The line crumpled. The Dragoons and infantry on Sir John’s left flank fired prematurely, then turned and fled before Charles’ second column could reach them. The rout became total, and Sir John watched in horror as the Highlanders mopped up the remainder of his troops in the gathering morning light. General Cope himself stood firm with a small number of his Officers around him.
By this time, all order had collapsed in the Jacobite ranks, and the Highlanders ran hither and thither, slaying at will. They made a short stand by a thorn tree within view of the road but gave it up after losing two of their small group to a volley of pistol shots from a knot of the enemy. Back on the road, Cope rallied some 200 of his routed men around him and would have turned and fought to the last, but the remnant of his shattered force refused point blank to fight. Sir John Cope turned his few remaining men and made swiftly away.

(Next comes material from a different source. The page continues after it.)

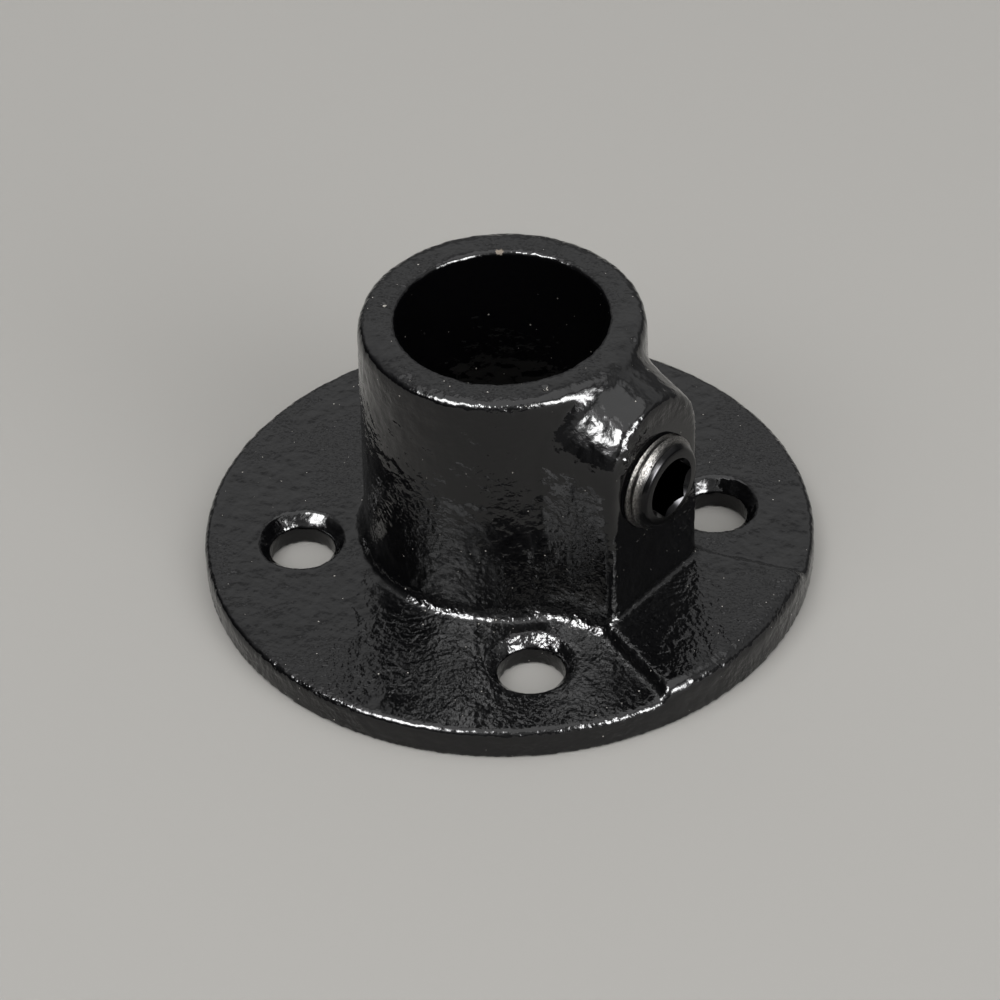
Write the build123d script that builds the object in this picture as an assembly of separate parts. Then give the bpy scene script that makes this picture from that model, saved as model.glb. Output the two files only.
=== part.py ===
from build123d import *
import os
from math import cos, radians, sqrt, tan

# Tube clamp base flange: one iron casting that stands on a floor or wall and holds the end
# of a tube, with one socket set screw that bites on the tube. Lengths are in millimetres.
# The tube axis is Z, the underside lies on Z = 0 and the set screw points out along +X.

# ---- Driving dimensions ------------------------------------------------------------

# Tube socket
bore_diameter = 27.6
socket_wall = 4.6
overall_height = 39.2
rim_outer_rounding = 1.0
bore_mouth_chamfer = 0.4
socket_foot_fillet = 2.4

# Round flange
flange_diameter = 82.4
flange_thickness = 4.25
flange_edge_rounding = 1.0

# Fixing holes, countersunk from above; the first lies at this angle from the boss
hole_count = 4
hole_diameter = 8.6
hole_circle_diameter = 56.2
first_hole_angle = 45.0
countersink_diameter = 11.8
countersink_angle = 90.0

# Set screw boss: an arched block that grows out of the socket and narrows to a flat face
boss_reach = 25.0
boss_face_width = 18.6
boss_side_draft = 10.0
boss_crown_height = 36.2
boss_crown_slope = 20.0
boss_edge_rounding = 1.45
boss_to_socket_fillet = 1.6

# Raised pad on the flange, which fans out from the foot of the boss to the edge
pad_rise = 1.75
pad_start_width = 19.7
pad_flare_angle = 19.0
pad_side_slope = 25.0
pad_side_rounding = 0.4
pad_edge_rounding = 1.75

# Socket set screw and its hole
screw_axis_height = 24.2
screw_diameter = 13.0
screw_hole_clearance = 0.05
screw_hole_countersink = 0.8
screw_length = 12.8
screw_stands_proud = 2.5
screw_head_chamfer = 1.15
screw_tip_chamfer = 1.4
tip_cup_diameter = 7.0
tip_cup_depth = 1.1
hex_across_flats = 7.2
hex_socket_depth = 5.6
hex_mouth_chamfer = 0.5
hex_corner_angle = 40.0

# ---- Sizes that follow from them ---------------------------------------------------

bore_radius = bore_diameter / 2
socket_radius = bore_radius + socket_wall
flange_radius = flange_diameter / 2
pad_top_height = flange_thickness + pad_rise
screw_radius = screw_diameter / 2
screw_hole_radius = screw_radius + screw_hole_clearance
screw_outer_end = boss_reach + screw_stands_proud
screw_tip = screw_outer_end - screw_length

standing = (Align.CENTER, Align.CENTER, Align.MIN)
to_back = Rot(0, 0, 180)


def at_height(part, height):
    """Edges of the part that lie wholly at one height."""
    level = part.edges().filter_by(lambda edge: edge.bounding_box().size.Z < 1e-3)
    return level.filter_by(lambda edge: abs(edge.center().Z - height) < 1e-3)


def from_axis(point):
    """Distance of a point from the tube axis."""
    return sqrt(point.X**2 + point.Y**2)


def rounded_disc(radius, height, rounding):
    """Disc that stands on Z = 0, with its top edge rounded; its seam is at the back."""
    disc = to_back * Cylinder(radius, height, align=standing)
    return fillet(at_height(disc, height), rounding)


def boss_section(distance):
    """Arched outline of the boss, square to X, at a distance from the tube axis."""
    inward = boss_reach - distance
    half_width = boss_face_width / 2 + inward * tan(radians(boss_side_draft))
    crown = boss_crown_height + inward * tan(radians(boss_crown_slope))
    spring_line = crown - half_width
    outline = Polyline(
        (-half_width, spring_line), (-half_width, 0), (half_width, 0), (half_width, spring_line)
    )
    outline += ThreePointArc((half_width, spring_line), (0, crown), (-half_width, spring_line))
    return Plane(origin=(distance, 0, 0), x_dir=(0, 1, 0), z_dir=(1, 0, 0)) * make_face(outline)


def boss_block():
    """Boss from inside the socket wall to its flat face, with the face's edge rounded."""
    inner_end = bore_radius - socket_wall / 2
    block = loft([boss_section(inner_end), boss_section(boss_reach)], ruled=True)
    face = block.faces().sort_by(Axis.X)[-1]
    face_outline = face.edges().sort_by(Axis.Z)[1:]
    return fillet(face_outline, boss_edge_rounding)


def socket_with_boss():
    """Socket and boss run together above the rim, blended, then cut off level and rounded."""
    spare_height = socket_radius
    post_height = overall_height + spare_height
    post = to_back * Cylinder(socket_radius, post_height, align=standing)
    joined = post + boss_block()

    def on_socket_wall(edge):
        return all(abs(from_axis(edge @ t) - socket_radius) < 1e-2 for t in (0, 0.25, 0.5, 0.75, 1))

    def between_ends(edge):
        return edge.bounding_box().max.Z > 1 and edge.bounding_box().min.Z < post_height - 1

    seam = joined.edges().filter_by(on_socket_wall).filter_by(between_ends)
    seam = seam.filter_by(lambda edge: edge.center().X > 0)
    blended = fillet(seam, boss_to_socket_fillet)
    above_rim = Pos(0, 0, overall_height) * Box(
        4 * flange_radius, 4 * flange_radius, 2 * spare_height, align=standing
    )
    level = blended - above_rim
    return fillet(at_height(level, overall_height), rim_outer_rounding)


def raised_pad():
    """Fan-shaped pad with sloping sides, whose outer edge rolls off to the flange's edge."""
    start = boss_reach - boss_edge_rounding - socket_foot_fillet
    end = 1.2 * flange_radius

    def half_width(distance):
        return pad_start_width / 2 + (distance - boss_reach) * tan(radians(pad_flare_angle))

    corners = (
        (start, -half_width(start)),
        (end, -half_width(end)),
        (end, half_width(end)),
        (start, half_width(start)),
    )
    looking_down = Plane(origin=(0, 0, pad_top_height), x_dir=(1, 0, 0), z_dir=(0, 0, -1))
    fan = extrude(
        looking_down * Polygon(*corners, align=None),
        amount=pad_rise + flange_thickness / 2,
        taper=-pad_side_slope,
    )
    pad = fan & rounded_disc(flange_radius, pad_top_height, pad_edge_rounding)

    def on_side_edge(edge):
        box = edge.bounding_box()
        return box.max.Z > pad_top_height - 1e-2 and box.size.X > 1 and abs(edge.center().Y) > 5

    return fillet(pad.edges().filter_by(on_side_edge), pad_side_rounding)


def fixing_hole_cutter():
    """Through hole with a cone opened to the countersink's diameter at the flange's top."""
    hole_radius = hole_diameter / 2
    sink_radius = countersink_diameter / 2
    sink_depth = (sink_radius - hole_radius) / tan(radians(countersink_angle / 2))
    hole = Cylinder(hole_radius, 3 * flange_thickness)
    sink = Pos(0, 0, flange_thickness - sink_depth) * Cone(
        hole_radius, sink_radius, sink_depth, align=standing
    )
    above = Pos(0, 0, flange_thickness) * Cylinder(sink_radius, pad_rise, align=standing)
    return hole + sink + above


def tube_bore_cutter():
    """Bore right through the casting, with a small chamfer at its mouth and its foot."""
    bore = Cylinder(bore_radius, 3 * overall_height)
    mouth_radius = bore_radius + bore_mouth_chamfer
    mouth = Cone(bore_radius, mouth_radius, bore_mouth_chamfer, align=standing)
    foot = Cone(mouth_radius, bore_radius, bore_mouth_chamfer, align=standing)
    return bore + Pos(0, 0, overall_height - bore_mouth_chamfer) * mouth + foot


def along_boss(distance):
    """Place on the set screw's axis, facing outwards, at a distance from the tube axis."""
    return Plane(origin=(distance, 0, screw_axis_height), x_dir=(0, 1, 0), z_dir=(1, 0, 0)).location


def screw_hole_cutter():
    """Hole from the bore out through the boss, countersunk where it leaves the face."""
    hole = Cylinder(screw_hole_radius, 2 * boss_reach, align=standing)
    mouth_radius = screw_hole_radius + screw_hole_countersink
    mouth = Cone(screw_hole_radius, mouth_radius, screw_hole_countersink, align=standing)
    return along_boss(0) * hole + along_boss(boss_reach - screw_hole_countersink) * mouth


def flange_casting():
    """The whole casting, blended at the foot and then machined."""
    flange = rounded_disc(flange_radius, flange_thickness, flange_edge_rounding)
    casting = flange + socket_with_boss()
    rim_edge = at_height(casting, flange_thickness).sort_by(lambda edge: from_axis(edge @ 0))[-1]
    foot = at_height(casting, flange_thickness).filter_by(
        lambda edge: from_axis(edge @ 0) < from_axis(rim_edge @ 0) - 0.1
    )
    casting = fillet(foot, socket_foot_fillet) + raised_pad()

    hole_places = PolarLocations(hole_circle_diameter / 2, hole_count, first_hole_angle)
    casting -= [place * fixing_hole_cutter() for place in hole_places]
    casting -= tube_bore_cutter()
    return casting - screw_hole_cutter()


def set_screw():
    """Threaded plug with a hexagon socket outside and a cup point inside, at its place."""
    blank = Cylinder(screw_radius, screw_length, align=standing)
    tip_edge, head_edge = blank.edges().filter_by(GeomType.CIRCLE).sort_by(Axis.Z)
    blank = chamfer(head_edge, screw_head_chamfer)
    tip_edge = blank.edges().filter_by(GeomType.CIRCLE).sort_by(Axis.Z)[0]
    blank = chamfer(tip_edge, screw_tip_chamfer)

    hexagon = Rot(0, 0, hex_corner_angle) * RegularPolygon(
        hex_across_flats / 2, 6, major_radius=False
    )
    hex_floor = screw_length - hex_socket_depth
    hex_cut = extrude(Pos(0, 0, hex_floor) * hexagon, amount=hex_socket_depth)
    corner_radius = hex_across_flats / 2 / cos(radians(30))
    mouth = Pos(0, 0, screw_length - hex_mouth_chamfer) * Cone(
        corner_radius - hex_mouth_chamfer, corner_radius, hex_mouth_chamfer, align=standing
    )
    cup = Cone(tip_cup_diameter / 2, tip_cup_diameter / 2 - tip_cup_depth, tip_cup_depth,
               align=standing)
    return along_boss(screw_tip) * (blank - hex_cut - mouth - cup)


os.makedirs("parts", exist_ok=True)
export_step(flange_casting(), "parts/flange_casting.step")
export_step(set_screw(), "parts/set_screw.step")
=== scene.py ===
from math import cos, pi, radians, sin, tan

import bpy
from mathutils import Matrix, Quaternion, Vector, kdtree


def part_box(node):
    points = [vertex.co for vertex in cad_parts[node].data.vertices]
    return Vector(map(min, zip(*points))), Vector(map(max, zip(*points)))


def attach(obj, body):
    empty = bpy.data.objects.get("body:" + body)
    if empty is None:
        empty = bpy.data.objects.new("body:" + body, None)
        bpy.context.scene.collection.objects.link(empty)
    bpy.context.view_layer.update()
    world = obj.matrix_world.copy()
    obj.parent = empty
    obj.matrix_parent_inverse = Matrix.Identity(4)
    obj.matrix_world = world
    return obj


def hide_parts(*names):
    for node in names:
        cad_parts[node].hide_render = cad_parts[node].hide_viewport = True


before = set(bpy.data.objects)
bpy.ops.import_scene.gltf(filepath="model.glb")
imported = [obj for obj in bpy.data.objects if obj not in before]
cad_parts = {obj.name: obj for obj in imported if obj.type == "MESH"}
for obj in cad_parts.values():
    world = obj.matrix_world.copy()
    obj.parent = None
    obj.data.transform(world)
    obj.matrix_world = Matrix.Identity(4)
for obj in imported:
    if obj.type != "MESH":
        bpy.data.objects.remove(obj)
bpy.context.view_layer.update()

# Tube clamp base flange: a sand-cast iron flange under gloss black paint, with a bare steel set
# screw. The flange's underside lies on Z = 0, the tube axis is Z and the screw points along +X.

MM = 0.001

# Points nearer together than this are one point
SAME_PLACE = 0.001 * MM

# ---- Sizes of the casting's skin, in metres --------------------------------------------

SKIN_MESH_SIZE = 0.3 * MM
SKIN_TRIANGLES = 190000
SMOOTHING = 0.5
PAINT_EDGE_PASSES = 5
SHOULDER_PASSES = 60
RIM_PASSES = 55
PAD_SIDE_PASSES = 40
SKIN_SHARP_ANGLE = radians(60)

# Lumps of the sand mould, each with its size and height. More of the skin moves in than out.
SAND_MID_LEVEL = 0.6
CASTING_WAVES = (5.5 * MM, 0.14 * MM)
SAND_LUMPS = (1.6 * MM, 0.2 * MM)
SAND_GRAINS = (0.75 * MM, 0.08 * MM)

# Screw hole: how far round it the skin is machined or filled, and the drill that cuts it afresh
HOLE_COUNTERSINK = 0.8 * MM
HOLE_EDGE_REACH = 2.0 * MM
HOLE_MOUTH_REACH = 1.3 * MM
HOLE_WALL_REACH = 0.5 * MM
HOLE_CLEARANCE = 0.06 * MM
DRILL_INNER_END = 10.0 * MM
DRILL_OVERSHOOT = 1.0 * MM
DRILL_SIDES = 128

RIM_HEIGHT = 39.2 * MM
RIM_EDGE_REACH = 2.4 * MM
BOSS_FACE = 25.0 * MM
BORE_RADIUS = 13.8 * MM

# The socket's outside is wider than the solid's at the rim and wider still at its back, and has
# draft down to its foot
SOCKET_RADIUS = 18.4 * MM
SWELL_AT_RIM = 0.3 * MM
SWELL_AT_BACK = 0.45 * MM
BACK = Vector((-0.652, 0.758))
SOCKET_DRAFT = radians(1.35)
SWELL_INNER_EDGE = 15.5 * MM
SWELL_OUTER_EDGE = 21.3 * MM

# Saddle between the socket and the crown of the boss, on each side of it
SADDLE = Vector((17.5, 5.5, 37.0)) * MM
SADDLE_REACH = 5.5 * MM

# Side of the raised pad, which fans out past the boss
PAD_SIDE_AT_BOSS_FACE = 10.25 * MM
PAD_FLARE = radians(19)
PAD_SIDE_REACH = 2.2 * MM
PAD_SIDE_LOWEST = 3.0 * MM

# Chip in the paint, on the mouth of the bore
CHIP_PLACE = Vector((-9.1, 10.7, 39.1)) * MM

# Pits on the rim where grains of sand have broken out: place, radius and share of the full depth
# The paint also gets a pale spot in each pit, which is a painted highlight for the glint it catches
SAND_PIT_DEPTH = 0.45 * MM
SAND_PITS = (
    ((-1.1 * MM, -17.0 * MM, RIM_HEIGHT), 0.65 * MM, 1.0),
    ((13.9 * MM, -8.3 * MM, RIM_HEIGHT), 0.75 * MM, 1.0),
    ((16.7 * MM, 6.3 * MM, RIM_HEIGHT), 0.7 * MM, 1.0),
    ((-13.7 * MM, -7.3 * MM, RIM_HEIGHT), 0.6 * MM, 0.7),
)

# Beads and runs in the paint: place, radius and share of the full height
PAINT_BEAD_HEIGHT = 0.5 * MM
PAINT_BEADS = (
    ((BOSS_FACE, -6.4 * MM, 31.7 * MM), 0.6 * MM, 1.0),
    ((BOSS_FACE, -5.9 * MM, 33.0 * MM), 0.5 * MM, 0.85),
    ((BOSS_FACE, -6.9 * MM, 30.0 * MM), 0.5 * MM, 0.85),
    ((BOSS_FACE, -3.9 * MM, 33.3 * MM), 0.5 * MM, 0.7),
    ((BOSS_FACE, -3.9 * MM, 16.4 * MM), 0.35 * MM, 0.7),
)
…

Of more than 2300 men deployed on the Government side, only 170 survived the fury of the Highlanders. The Jacobites reported less than 200 casualties. It is a testament to their ferocity, and to the tactical ability of Charles’ officers, that the actual engagement was over in less than a quarter of an hour. The victory was so complete that when the Jacobites came upon the Government army’s baggage camp, its guards surrendered immediately, and Charles took a valuable prize of weapons, ammunition, food and sundries, and £5000 in gold.
The battle was a great boost to the Jacobite cause, and Charles’ army continued to grow and advance for some months until the disastrous engagement at Culloden in April the next year. At Culloden, as is well known, Charles Edward Stuart’s army was utterly defeated, and the rebellion was over. He went on to live a colorful life in exile in France, and then in Rome, where he died in 1788.
His remains are today interred in the Crypt of St. Peter’s Basilica in the Vatican.